Beginning at the first line of the data, print each line exactly, stopping after the line that contains "# Control panel".
>> START
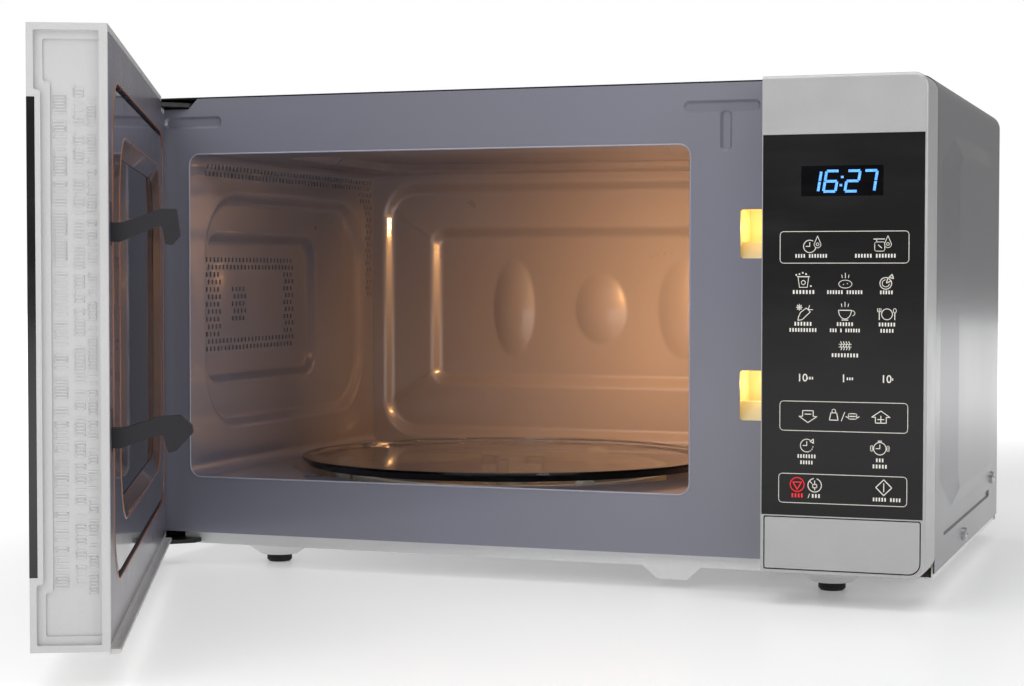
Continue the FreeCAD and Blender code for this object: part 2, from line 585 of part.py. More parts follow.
def make_hinges():
    """Black brackets above and below the door's left edge, each with a pin on the hinge axis."""
    arm = outline([(3.6, -18.0, 4.0), (14.5, -18.0, 6.0), (30.0, 0.8, 2.0), (30.0, 2.4, 0), (3.6, 2.4, 0)])
    back_plate = slab("front", SHEET, SHEET + 1.6,
                      outline([(4, 250, 1), (33, 250, 1), (33, 256.4, 0), (4, 256.4, 0)]))
    pin = rod(HINGE_X, HINGE_Y, 244.0, "z", PIN_RADIUS, 10.4)
    head = rod(HINGE_X, HINGE_Y, 256.4, "z", 3.4, 1.0)
    save("hinge_upper", fuse(slab("floor", 254.2, 256.4, arm), back_plate, pin, head))
    arm = outline([(1.5, -18.0, 6.0), (14.5, -18.0, 6.0), (32.0, 0.0, 2.0), (32.0, BASE_FRONT, 0),
                   (1.9, BASE_FRONT, 0)])
    pin = rod(HINGE_X, HINGE_Y, 14.0, "z", PIN_RADIUS, 11.0)
    save("hinge_lower", fuse(slab("floor", 11.8, 14.0, arm), pin))


# Control panel

def make_control_panel():
    left, right = PANEL_LEFT, WIDTH
    radius = PANEL_CORNER
    outer = outline([(left, PANEL_BOTTOM, 0), (right, PANEL_BOTTOM, radius), (right, PANEL_TOP, radius),
                     (left, PANEL_TOP, 0)])
    shell = slab("front", -PROJECTION, 0, outer)
    front_edges = [e for e in shell.Edges
                   if abs(e.BoundBox.YMax + PROJECTION) < 1e-6 and e.BoundBox.XMax > right - radius - 0.1]
    shell = shell.makeFillet(1.4, [e for e in front_edges if e.BoundBox.XMin > left + 1])
    inner_radius = radius - WALL
    hollow = outline([(left + WALL, PANEL_BOTTOM + 2, 0), (right - WALL, PANEL_BOTTOM + 2, inner_radius),
                      (right - WALL, PANEL_TOP - WALL, inner_radius), (left + WALL, PANEL_TOP - WALL, 0)])
    inside = slab("front", -PROJECTION + 5.5, 1, hollow)
    glass_seat = box(left + 0.4, right - 1.4, -PROJECTION - 1, -PROJECTION + 3.0, GLASS_BOTTOM, GLASS_TOP)
    board_window = slab("front", -PROJECTION - 1, 0, rectangle(368, 432, 54, 220, 3))
    button_room = outline([(361.4, 17.8, 0.8), (437.8, 17.8, 6.0), (437.8, 44.0, 1.2), (361.4, 44.0, 0.8)])
    button_hole = slab("front", -PROJECTION - 1, -PROJECTION + 4.0 + CATCH_TRAVEL + 2, button_room)
    save("control_housing", shell.cut([inside, glass_seat, board_window, button_hole]))
    save("control_glass", box(left + 0.5, right - 1.5, -PROJECTION, -PROJECTION + 2.6, GLASS_BOTTOM + 0.1,
                              GLASS_TOP - 0.1))
    board_y = -PROJECTION + 12.0
    board = slab("front", board_y, board_y + 1.6, rectangle(366, 434, 56, 218, 2))
    back = board_y + 1.6
    chip = box(380, 392, back, back + 2.6, 120, 132)
    relay = box(398, 420, back, back + 11.4, 78, 98)
    small_transformer = box(374, 386, back, back + 9.4, 150, 174)
    smoothing = rod(410, back, 180, "y", 5.0, 9.0)
    save("control_board", fuse(board, chip, relay, small_transformer, smoothing))
    save("display_module", box(376, 422, -PROJECTION + 2.8, board_y, 196, 217))

    cap = slab("front", -PROJECTION + 0.1, -PROJECTION + 3.0,
               outline([(362, 18.4, 0.6), (437.2, 18.4, 5.4), (437.2, 43.4, 0.8), (362, 43.4, 0.6)]))
    rim = slab("front", -PROJECTION + 3.0, -PROJECTION + 9.0, rectangle(364.5, 434.5, 20.5, 41.5, 2),
               rectangle(366.5, 432.5, 22.5, 39.5, 1.5))
    stem = box(366, 372, -PROJECTION + 3.0, 2, 26, 42)
    wedge = slab("side", 366, 372, outline([(2, 26, 0), (22, 26, 0), (22, 28, 0), (8, 42, 0), (2, 42, 0)]))
    post = rod(400, -PROJECTION + 3.0, 31, "y", 2.4, 14)
    save("open_button", fuse(cap, rim, stem, wedge, post))
    save("button_spring", coil(400, -PROJECTION + 3.6, 31, "y", 3.6, 0.45, 4.0, 26.4))


def make_catch_bracket():
    left, right = CATCH_LEFT, CATCH_RIGHT
    cheeks = [box(left, left + WALL, SHEET, 36, 80, 202), box(right - WALL, right, SHEET, 36, 80, 202)]
    web = box(left, right, 33.5, 36, 80, 202)
    strikes = []
    for low, top in ((UPPER_SLOT[0], 178.4), (LOWER_SLOT[0], 96.9)):
        ramp = outline([(SHEET, low - 6, 0), (10, low - 6, 0), (18.4, top - 2, 1), (18.4, top, 0.6),
                        (14, top, 1), (SHEET, low - 2, 0)])
        strikes.append(slab("side", left, right, ramp))
    save("latch_bracket", fuse(web, *cheeks, *strikes))
    heights = {"door_switch_upper": 172.0, "door_switch_middle": 118.0, "door_switch_lower": 92.0}
    for name, z in heights.items():
        body = box(right, right + 10.4, 6, 34, z, z + 16)
        terminals = [box(right + 3, right + 8, 34, 41, z + h, z + h + 0.8) for h in (3, 8, 13)]
        save(name, fuse(body, *terminals))

    slope = 50.42
    foot = outline([(9, slope - 9, 0), (18, slope - 18, 0), (18, 58, 0), (9, 58, 0)])
    arm = box(345, 372, 11, 18, 52, 58)
    step = box(HOOK_LEFT, HOOK_RIGHT, 11, 24.6, 52, 58)
    finger = box(HOOK_LEFT, HOOK_RIGHT, 20.6, 24.6, 52, 90.4)
    save("release_slider", fuse(slab("side", 366, 372, foot), arm, step, finger))


# Machine compartment

def make_magnetron():
    guide = box(ROOM_LEFT, 352, GUIDE_Y - 42, GUIDE_Y + 42, 94, 214)
    inside = box(ROOM_LEFT - 1, 350.4, GUIDE_Y - 40.4, GUIDE_Y + 40.4, 95.6, 212.4)
    antenna_hole = rod(345, GUIDE_Y, MAGNETRON_Z, "x", 12.0, 12)
    save("waveguide", guide.cut([inside, antenna_hole]))
    x0 = 352.0
    low, high = MAGNETRON_Z - 32.4, MAGNETRON_Z + 32.4
    yoke = box(x0, x0 + 62, GUIDE_Y - 40, GUIDE_Y + 40, low - 1.6, high + 1.6)
    yoke = yoke.cut(box(x0 + 1.6, x0 + 60.4, -INFINITY, INFINITY, low, high))
    fins = [box(x0 + 14 + 6 * i, x0 + 14.8 + 6 * i, GUIDE_Y - 38, GUIDE_Y + 38, low, high) for i in range(6)]
    anode = rod(x0 + 1.6, GUIDE_Y, MAGNETRON_Z, "x", 20, 58.8)
    antenna = rod(x0 - 24, GUIDE_Y, MAGNETRON_Z, "x", 8, 26)
    filter_box = box(x0 + 62, x0 + 82, GUIDE_Y - 24, GUIDE_Y + 24, MAGNETRON_Z - 24, MAGNETRON_Z + 24)
    save("magnetron", fuse(yoke, anode, antenna, filter_box, *fins))


def make_power_supply():
    x0, y0, z0 = 330.0, 140.0, BASE_BOTTOM + SHEET
    core = box(x0, x0 + 90, y0, y0 + 56, z0 + 2, z0 + 76)
    windows = [box(x0 + left, x0 + left + 21, y0 - 1, y0 + 57, z0 + 16, z0 + 62) for left in (15, 54)]
    base = box(x0 - 5, x0 + 95, y0 + 4, y0 + 52, z0, z0 + 2)
    save("transformer_core", fuse(core, base).cut(windows))
    coils = []
    for low, high in ((17, 36), (40, 61)):
        outer = box(x0 + 15.4, x0 + 74.6, y0 - 18, y0 + 74, z0 + low, z0 + high)
        middle = box(x0 + 36, x0 + 54, y0 - 0.2, y0 + 56.2, z0, z0 + 80)
        coils.append(outer.makeFillet(7, [e for e in outer.Edges if e.BoundBox.ZLength > 5]).cut(middle))
    save("transformer_windings", *coils)

    can = slab("floor", BASE_BOTTOM + SHEET, 96, rectangle(362, 414, 62, 94, 15.9))
    tabs = [box(376, 382, 77, 77.8, 96, 106), box(394, 400, 77, 77.8, 96, 106)]
    save("hv_capacitor", fuse(can, *tabs))
    save("hv_diode", fuse(rod(330, 110, 20, "y", 3.5, 16), rod(330, 98, 20, "y", 0.8, 40)))
    board = box(324, 362, 218, 264, 30, 31.6)
    choke = box(328, 344, 224, 244, 31.6, 48)
    caps = [rod(352, 232, 31.6, "z", 7, 14), rod(352, 252, 31.6, "z", 6, 12)]
    save("filter_board", fuse(board, choke, *caps))


def make_fan():
    y1 = DEPTH - SHEET
    plate = slab("front", y1 - 3, y1, rectangle(FAN_X - 52, FAN_X + 52, FAN_Z - 52, FAN_Z + 52, 6),
                 circle(FAN_X, FAN_Z, FAN_RADIUS + 2))
    ring = slab("front", y1 - 34, y1 - 3, circle(FAN_X, FAN_Z, FAN_RADIUS + 4),
                circle(FAN_X, FAN_Z, FAN_RADIUS + 2))
    arm = box(FAN_X - 50, FAN_X + 50, y1 - 38, y1 - 34, FAN_Z - 5, FAN_Z + 5)
    hub = rod(FAN_X, y1 - 38, FAN_Z, "y", 12, 4)
    bore = rod(FAN_X, y1 - 70, FAN_Z, "y", SHAFT_RADIUS + RUNNING, 40)
    save("fan_shroud", fuse(plate, ring, arm, hub).cut(bore))
    core = box(FAN_X - 28, FAN_X + 28, y1 - 58, y1 - 38, FAN_Z - 22, FAN_Z + 22)
    winding = rod(FAN_X - 20, y1 - 48, FAN_Z - 30, "x", 9, 40)
    save("fan_motor", fuse(core, winding).cut(bore))
    hub = rod(FAN_X, y1 - 28, FAN_Z, "y", 13, 20)
    shaft = rod(FAN_X, y1 - 56, FAN_Z, "y", SHAFT_RADIUS, 30)
    blades = []
    for i in range(5):
        blade = box(FAN_X + 11, FAN_X + FAN_RADIUS - 1, y1 - 19, y1 - 17.4, FAN_Z - 13, FAN_Z + 13)
        blade.rotate(Vec(FAN_X, y1 - 18, FAN_Z), AXIS["x"], 28)
        blade.rotate(Vec(FAN_X, 0, FAN_Z), AXIS["y"], 72 * i)
        blades.append(blade)
    save("fan_impeller", fuse(hub, shaft, *blades))
    duct = box(352, 434, 146, y1 - 60, 212, 246).cut(box(353.6, 432.4, 140, y1, 213.6, 244.4))
    save("air_duct", duct)


def make_lamp():
    x, z = ROOM_LEFT + 17, 213
    holder = box(ROOM_LEFT, x + 12, 6, 24, z - 7, z + 7).cut(rod(x, 14, z, "y", 6.0, 20))
    save("lamp_holder", holder)
    bulb = fuse(rod(x, 14, z, "y", 6.0, 14), rod(x, 28, z, "y", 9.0, 16), Part.makeSphere(9.0, Vec(x, 44, z)))
    save("lamp_bulb", bulb)


make_wrapper()
make_front_plate()
make_cavity()
make_base()
make_rear()
make_screws()
make_turntable()
make_door_frame()
make_door_panels()
make_door_catch()
make_hinges()
make_control_panel()
make_catch_bracket()
make_magnetron()
make_power_supply()
make_fan()
make_lamp()
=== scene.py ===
"""Looks for the compact microwave oven: finishes, printed panel, clock display, door screen and lamp light.

point() takes millimetres on the oven's drawing: x from the casing's left side, y from the front
plate's face towards the back and z from the floor. It gives the place in the frame, in metres.
Pieces on the door are drawn with the door closed and are then turned to where the door stands open.
"""
import json
import math
import random

import bmesh
import bpy
from mathutils import Matrix, Vector


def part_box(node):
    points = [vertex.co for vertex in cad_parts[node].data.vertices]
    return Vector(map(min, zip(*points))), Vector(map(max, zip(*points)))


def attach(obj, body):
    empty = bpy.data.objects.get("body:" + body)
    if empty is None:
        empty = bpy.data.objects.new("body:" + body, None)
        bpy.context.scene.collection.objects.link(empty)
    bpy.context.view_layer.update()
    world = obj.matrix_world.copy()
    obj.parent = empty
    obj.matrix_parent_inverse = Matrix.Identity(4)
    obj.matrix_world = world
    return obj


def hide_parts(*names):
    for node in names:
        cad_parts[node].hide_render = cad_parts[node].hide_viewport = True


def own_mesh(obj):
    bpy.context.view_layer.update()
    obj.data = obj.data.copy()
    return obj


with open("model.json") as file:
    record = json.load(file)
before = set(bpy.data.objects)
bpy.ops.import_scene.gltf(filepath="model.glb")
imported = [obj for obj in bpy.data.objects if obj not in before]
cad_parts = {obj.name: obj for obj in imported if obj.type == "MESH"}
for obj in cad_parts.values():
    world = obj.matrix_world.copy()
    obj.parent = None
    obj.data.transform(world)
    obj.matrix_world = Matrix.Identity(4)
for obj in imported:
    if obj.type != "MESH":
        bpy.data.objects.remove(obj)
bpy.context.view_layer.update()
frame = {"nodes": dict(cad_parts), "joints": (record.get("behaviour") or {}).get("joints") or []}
nodes = frame["nodes"]
random.seed(7)

MM = 0.001
PANEL_BULGE = 3.0
DARK_EDGE_DEPTH = 1.0
casing_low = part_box("wrapper")[0]
glass_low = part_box("control_glass")[0]
ORIGIN = Vector((casing_low.x + PANEL_BULGE * MM, casing_low.y, 0))


def point(x, y, z):
    return ORIGIN + Vector((x, y, z)) * MM


def millimetres(place):
    return (place - ORIGIN) / MM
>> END
## Task result:
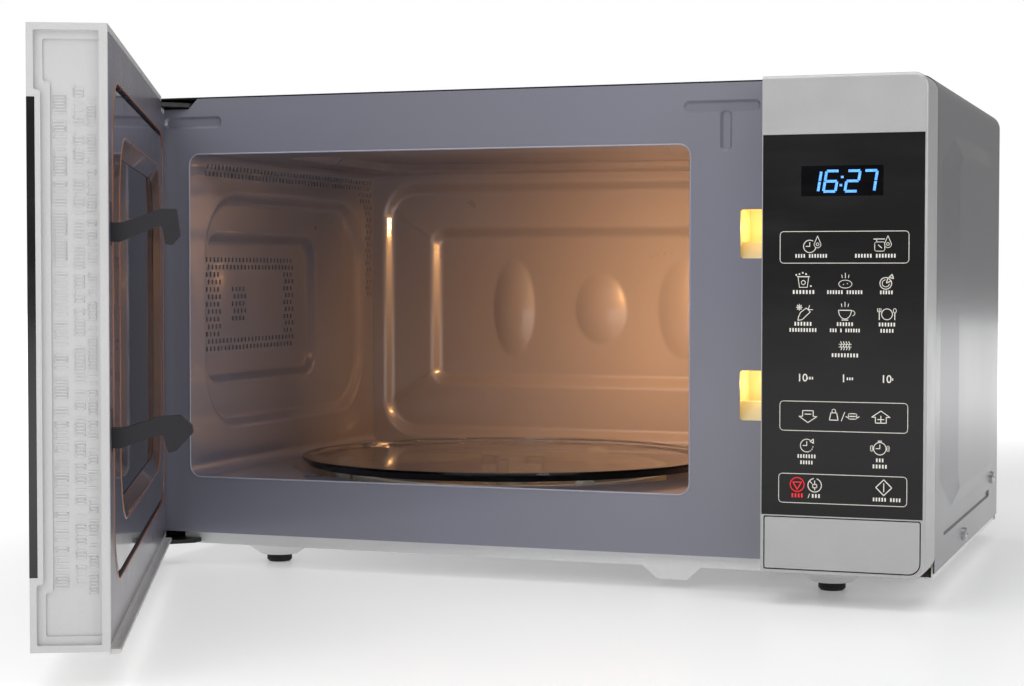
Continue the FreeCAD and Blender code for this object: part 2, from line 585 of part.py. More parts follow.
def make_hinges():
    """Black brackets above and below the door's left edge, each with a pin on the hinge axis."""
    arm = outline([(3.6, -18.0, 4.0), (14.5, -18.0, 6.0), (30.0, 0.8, 2.0), (30.0, 2.4, 0), (3.6, 2.4, 0)])
    back_plate = slab("front", SHEET, SHEET + 1.6,
                      outline([(4, 250, 1), (33, 250, 1), (33, 256.4, 0), (4, 256.4, 0)]))
    pin = rod(HINGE_X, HINGE_Y, 244.0, "z", PIN_RADIUS, 10.4)
    head = rod(HINGE_X, HINGE_Y, 256.4, "z", 3.4, 1.0)
    save("hinge_upper", fuse(slab("floor", 254.2, 256.4, arm), back_plate, pin, head))
    arm = outline([(1.5, -18.0, 6.0), (14.5, -18.0, 6.0), (32.0, 0.0, 2.0), (32.0, BASE_FRONT, 0),
                   (1.9, BASE_FRONT, 0)])
    pin = rod(HINGE_X, HINGE_Y, 14.0, "z", PIN_RADIUS, 11.0)
    save("hinge_lower", fuse(slab("floor", 11.8, 14.0, arm), pin))


# Control panel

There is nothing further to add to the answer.